Woher kommt das aktuelle Problem?
Seither werden nur noch minimale Rücklagen gebildet, sondern die Renten unmittelbar aus den eingehenden Beiträgen bezahlt. Die Rentenversicherung muss nur noch Rücklagen zwischen 0,2 und 1,5 Monatsausgaben haben. Es geht also von der Hand in den Mund. Reserven gibt es kaum. So kann jede Krise oder Veränderungen in der Alterspyramide unmittelbar zu einer Krise der Rentenversicherung führen. Dieses System der umlagefinanzierten Rente ist überhaupt der Grund dafür, dass ein Generationenkonflikt entstehen kann.
Ein weiterer Faktor, der dazu geführt hat, dass die Rentenkassen immer wackliger wurden, sind die sogenannten versicherungsfremden Leistungen. Häufig, wenn eine Regierung ein kleines „Wahlgeschenk“ benötigte, wurde das aus den Rentenkassen bezahlt. Nach Expertenschätzungen sollen bis zu 870 Milliarden Euro auf diesem Wege aus den Rentenkassen abgezweigt worden sein. So wurde vermieden, dass etwa Steuern für das Kapital erhöht wurden. Viele dieser versicherungsfremden Leistungen waren durchaus sinnvoll, wie z.B. die Mütterrente oder die Grundrente. Aber sie hätten ehrlich und offen finanziert werden müssen. Da war die Abwälzung der Lasten auf die Rentenversicherung bequem. So konnte man als Politiker als „Wohltäter“ auftreten, ohne jede Verantwortung zu übernehmen. Andernfalls hätte man eben über Steuererhöhungen für die Reichen reden müssen. Man hätte sie auch endlich für ihre Plünderung der Rentenkassen im Ersten und Zweiten Weltkrieg verantwortlich machen können. Doch das Kapital wird geschont und gepampert.
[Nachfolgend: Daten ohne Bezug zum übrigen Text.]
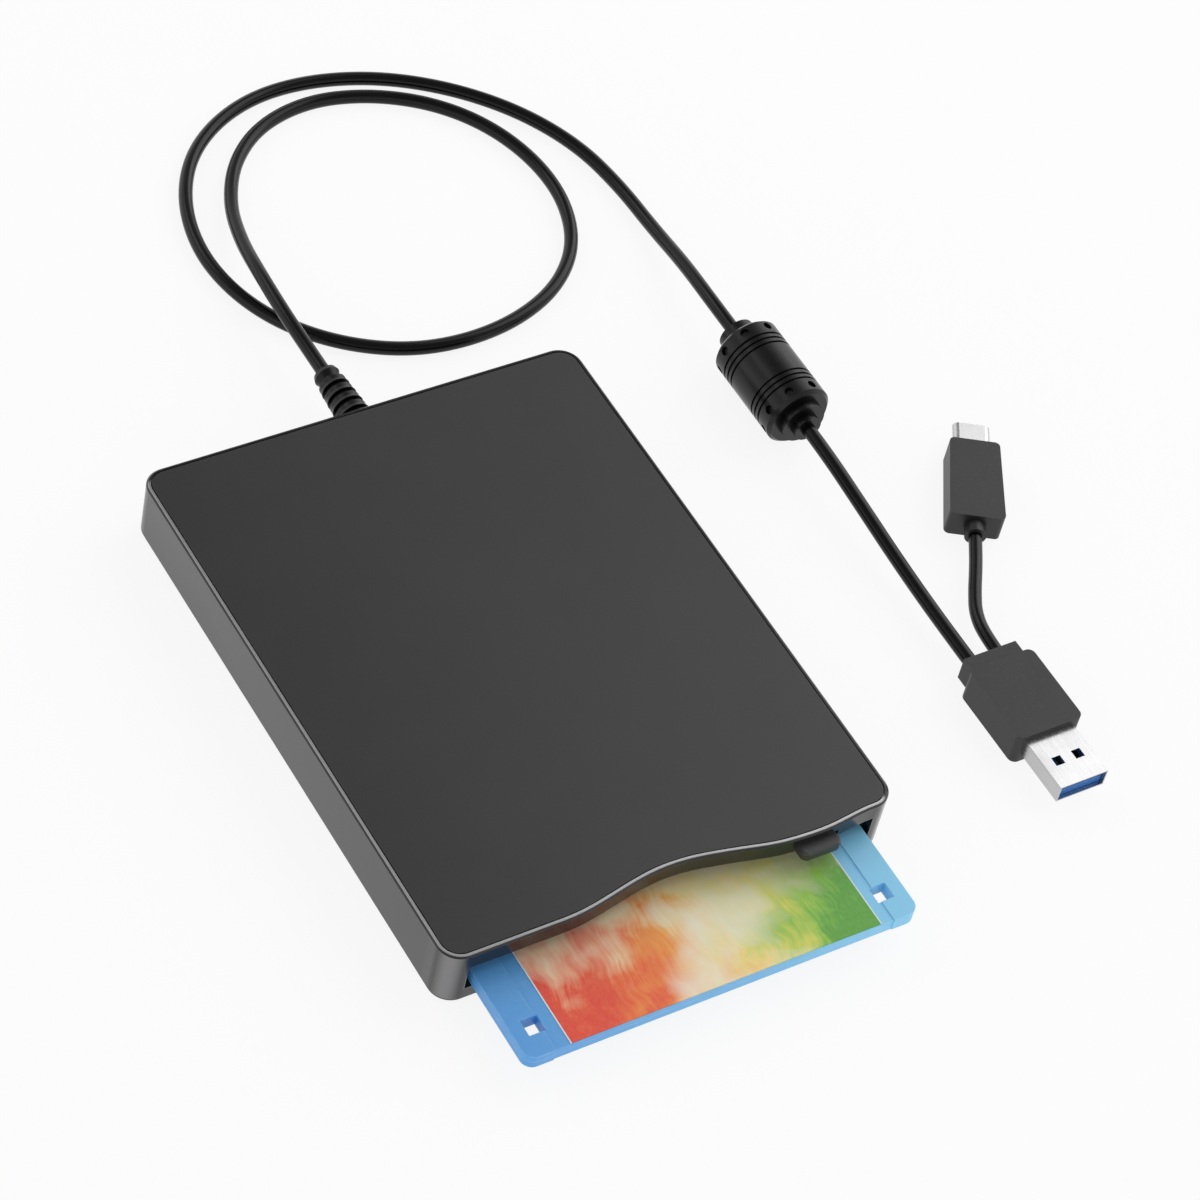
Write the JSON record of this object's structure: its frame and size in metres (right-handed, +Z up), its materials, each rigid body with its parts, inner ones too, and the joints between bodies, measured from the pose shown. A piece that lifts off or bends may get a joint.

Umverteilen von wo nach wo?
Diejenigen Kapitalvertreter, die heute nach höherem Renteneintrittsalter und niedrigeren Renten schreien und damit angeblich die Interessen der jungen Generation gegen die alten verteidigen sind es auch, die die höhere Besteuerung von Reichen strikt ablehnen. Um von der unbequemen Wahrheit abzulenken, dass die eigentliche Umverteilung gar nicht stattfindet, sondern das Geld nur unter denjenigen, die im Vergleich zu den Superreichen lachhafte Einkünfte haben, hin- und hergeschoben wird, werden stattdessen Junge und Alte gegeneinandergehetzt. So hat man „Schuldige“ für die Misere der Sozialkassen: Die Alten sind zu teuer, die Jungen sind zu faul. Es gibt also in der Realität keinen Generationenkonflikt. Stattdessen gibt es den Konflikt zwischen der Arbeiterklasse und allen arbeitenden Menschen auf der einen Seite und dem Kapital auf der anderen Seite. Das Kapital will zwar die Arbeitskraft der Menschen ausbeuten und ihre Gesundheit verschleißen, aber möglichst wenig dafür zahlen. Die Sozialversicherung als ein Ergebnis des Kampfes der Arbeiterbewegung war für das Kapital schon immer eine „Last“, die man gerne ganz loshätte. Darum werden Renten- wie Krankenversicherung immer wieder angegriffen, die Leistungen reduziert und die Betroffenen noch gegeneinandergehetzt. Darum wird jede Krise, die das Kapital verursacht, genutzt, um Sozialabbau zu fordern. Doch ob jung oder alt, wir alle müssen viele Jahrzehnte in die Sozialkassen einzahlen, um immer weniger Leistungen zu erhalten. Statt uns spalten zu lassen, müssen wir fordern, dass die Nutznießer der Ausbeutung auch für die gesundheitlichen Schäden und eine Absicherung im Alter aufkommen.